Comment by armcat

2 months ago

Super nice! I've been using Kokoro locally, which is 82M parameters and runs (and sounds) amazing! https://huggingface.co/hexgrad/Kokoro-82M

3 comments

armcat

machiaweliczny 2 months ago

BTW does anyone know of good assistant voice stack that's Open Source? I used https://github.com/ricky0123/vad for voice activation -> works good, then just using Web Speech API as that's the fastest and then commercial TTS for speed as couldn't find good one.
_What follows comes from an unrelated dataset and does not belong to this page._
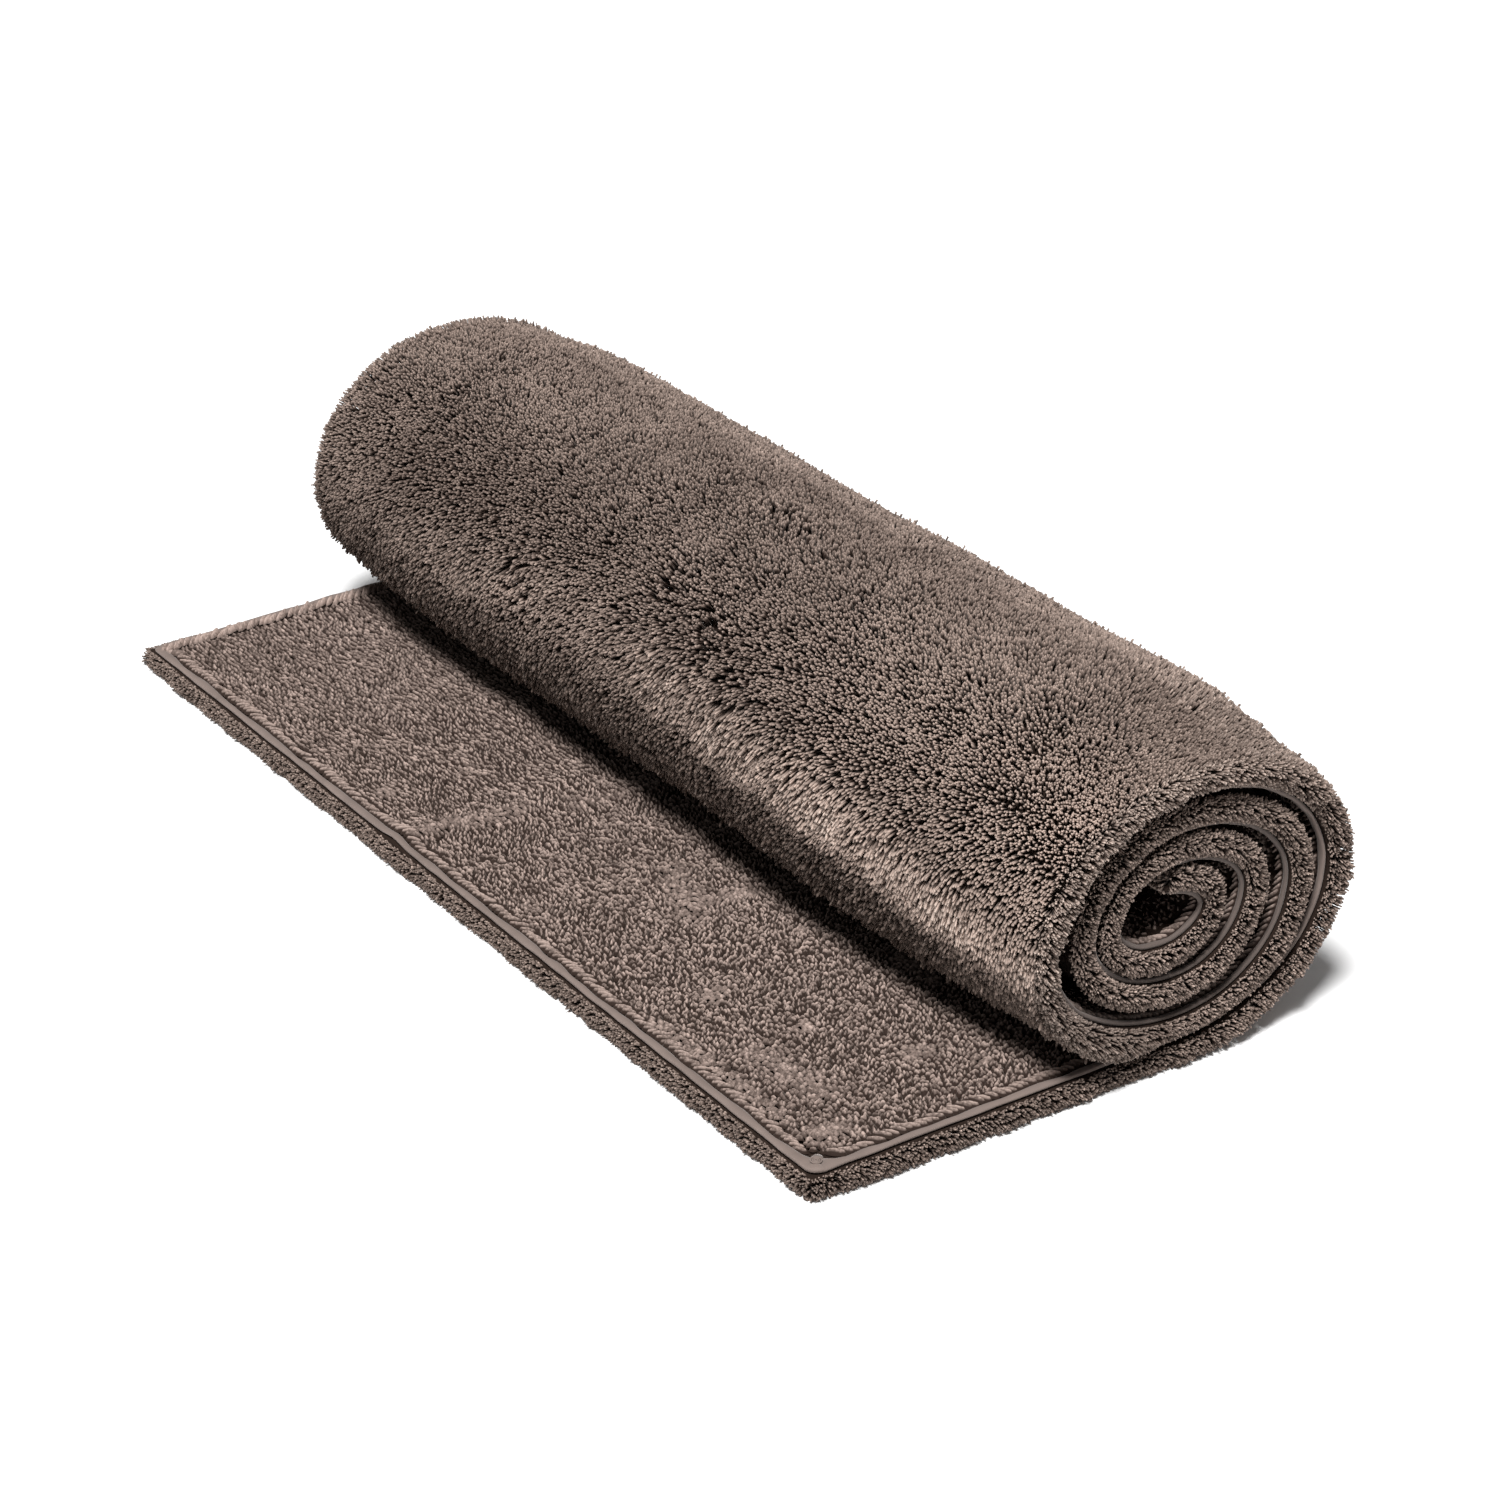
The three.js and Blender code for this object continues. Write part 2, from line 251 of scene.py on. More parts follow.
# A mesh from arrays of corners and triangles, smooth, with a number at each corner for every name given and
# a map in which each group of triangles has a square of its own.
def meshPiece(name, points, triangles, numbers, groupSize):
    mesh = bpy.data.meshes.new(name)
    mesh.vertices.add(len(points))
    mesh.vertices.foreach_set("co", np.asarray(points, np.float32).ravel())
    mesh.loops.add(triangles.size)
    mesh.loops.foreach_set("vertex_index", np.asarray(triangles, np.int32).ravel())
    mesh.polygons.add(len(triangles))
    mesh.polygons.foreach_set("loop_start", np.arange(len(triangles), dtype=np.int32) * 3)
    mesh.polygons.foreach_set("use_smooth", np.ones(len(triangles), bool))
    for key, values in numbers.items():
        layer = mesh.attributes.new(key, "FLOAT", "POINT")
        layer.data.foreach_set("value", np.asarray(values, np.float32).ravel())
    groups = math.ceil(len(triangles) / groupSize)
    side = math.ceil(math.sqrt(groups))
    group, slot = np.divmod(np.arange(len(triangles)), groupSize)
    columns = math.ceil(math.sqrt(groupSize / 2))
    pair, upper = np.divmod(slot, 2)
    square = np.stack([group % side, group // side], -1)
    corner = square + np.stack([pair % columns, pair // columns], -1) / columns
    low = np.array([[0.08, 0.06], [0.88, 0.06], [0.08, 0.86]])
    high = np.array([[0.92, 0.94], [0.12, 0.94], [0.92, 0.14]])
    inner = np.where(upper[:, None, None] == 1, high, low) / columns
    bake = mesh.uv_layers.new(name="OFBake")
    bake.uv.foreach_set("vector", ((corner[:, None] + inner) / side).astype(np.float32).ravel())
    mesh.update(calc_edges=True)
    mesh.validate()
    piece = bpy.data.objects.new(name, mesh)
    bpy.context.scene.collection.objects.link(piece)
    print(name, len(triangles), "triangles")
    return piece


# Gives a piece its material and its body.
def dress(piece, material):
    piece.data.materials.append(material)
    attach(piece, "root")
    return piece


# The triangles of a tube that closes on itself: a grid with a row of width points for each ring, whose last
# row joins its first one.
def tubeTriangles(rings, width):
    i, j = np.meshgrid(np.arange(rings), np.arange(width), indexing="ij")
    here, there = i * width, (i + 1) % rings * width
    k = (j + 1) % width
    quads = [[there + j, here + k, here + j], [there + j, there + k, here + k]]
    return np.concatenate([np.stack(corners, -1).reshape(-1, 3) for corners in quads])


# Many small half-round bodies of looped yarn on the cloth. Each is a chain of sections along a bent line,
# with a crown and a low point to either side of it, and comes down to a point at both ends. lengths,
# acrosses and crowns are bodies by stations, of which the first and last are the ends, and widths bodies by
# sections. reach has a number for each body's crown and one for its low points, and sets the painted shade
# down towards them; tone has one for all of it.
def yarnPiece(name, lengths, acrosses, crowns, widths, lows, way, reach, tone):
    count, sections = len(lengths), lengths.shape[1] - 2
    out = widths[..., None] * np.array([1, 0, -1])
    length = lengths[:, 1:-1, None] - np.sin(way)[:, None, None] * out
    across = acrosses[:, 1:-1, None] + np.cos(way)[:, None, None] * out
    low = np.repeat(lows[:, None], sections, axis=1)
    height = np.stack([low, crowns[:, 1:-1], low], -1)
    crown, foot = reach
    reached = np.stack([foot, crown, foot], -1)[:, None] * np.ones((1, sections, 1))

    def joined(inside, ends):
        return np.concatenate([inside.reshape(count, -1), ends[:, :1], ends[:, -1:]], 1)

    length, across, height = joined(length, lengths), joined(across, acrosses), joined(height, crowns)
    numbers = {"reach": joined(reached, foot[:, None]), "tone": np.repeat(tone, sections * 3 + 2)}
    waves = flapWaves(length, across) * (length < flapLength)
    i = np.arange(sections - 1)[:, None] * 3
    left = np.array([[1, 4, 3], [1, 3, 0]])
    right = np.array([[2, 5, 4], [2, 4, 1]])
    walls = (np.concatenate([left, right]).reshape(1, -1) + i).reshape(-1, 3)
    first, last, end = sections * 3, sections * 3 + 1, sections * 3 - 3
    caps = np.array([[first, 1, 0], [first, 2, 1], [last, end, end + 1], [last, end + 1, end + 2]])
    one = np.concatenate([walls, caps])
    triangles = (one[None] + np.arange(count)[:, None, None] * (sections * 3 + 2)).reshape(-1, 3)
    return meshPiece(name, place(length, across, height + waves).reshape(-1, 3), triangles, numbers, len(one))


# Places in rows across the cloth, each pushed about at random and every other row set over by half a step.
def rows(low, high, near, far, pitch, rng, jitter=0.75):
    down, over = max(1, round((high - low) / (pitch * 0.9))), max(1, round((far - near) / pitch))
    i, j = (index.ravel() for index in np.meshgrid(np.arange(down), np.arange(over), indexing="ij"))
    push = rng.uniform(-0.5, 0.5, (2, len(i))) * jitter
    length = low + (i + 0.5 + push[0]) * (high - low) / down
    across = near + (j + 0.25 + 0.5 * (i % 2) + push[1]) * (far - near) / over
    return length, across


class Socket:
    # A shader socket or a number that Python's operators work on, adding the Math nodes that they mean.
    def __init__(self, tree, link):
        self.tree, self.link = tree, link

    def maths(self, operation, *values, clamp=False):
        node = self.tree.nodes.new("ShaderNodeMath")
        node.operation, node.use_clamp = operation, clamp
        for socket, value in zip(node.inputs, values):
            plug(self.tree, socket, value)
        return Socket(self.tree, node.outputs[0])

    def __add__(self, other):
        return self.maths("ADD", self, other)

    def __sub__(self, other):
        return self.maths("SUBTRACT", self, other)

    def __rsub__(self, other):
        return self.maths("SUBTRACT", other, self)

    def __mul__(self, other):
        return self.maths("MULTIPLY", self, other)

    __radd__, __rmul__ = __add__, __mul__

    def clamped(self):
        return self.maths("ADD", self, 0.0, clamp=True)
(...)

machiaweliczny 2 months ago

I tried Kokoro-JS that I think runs in browser and it was too way too slow with latency also not supporting language I wanted

armcat 1 month ago

I have a 5070 in my rig. What I'm running is Kokoro in a Python/FastAPI backend - I also use local quantized models (I swap between ministral-3 and Qwen3) as "the brains" (offload to GPT-5.2 inc. web search for "complex" tasks or those requiring the web). In the backend I use Kokoro and generate wav bytes that I send to the frontend. The frontend is just a simple HTML page with a textbox and a button, invoking a `fetch()`. I type, and it responds back in audio. The round-trip time is <1 second for me, unless it needs to call OpenAI API for "complex" tasks. I am yet to integrate STT as well and then the cycle is complete. That's the stack, and not slow at all, but it depends on your HW.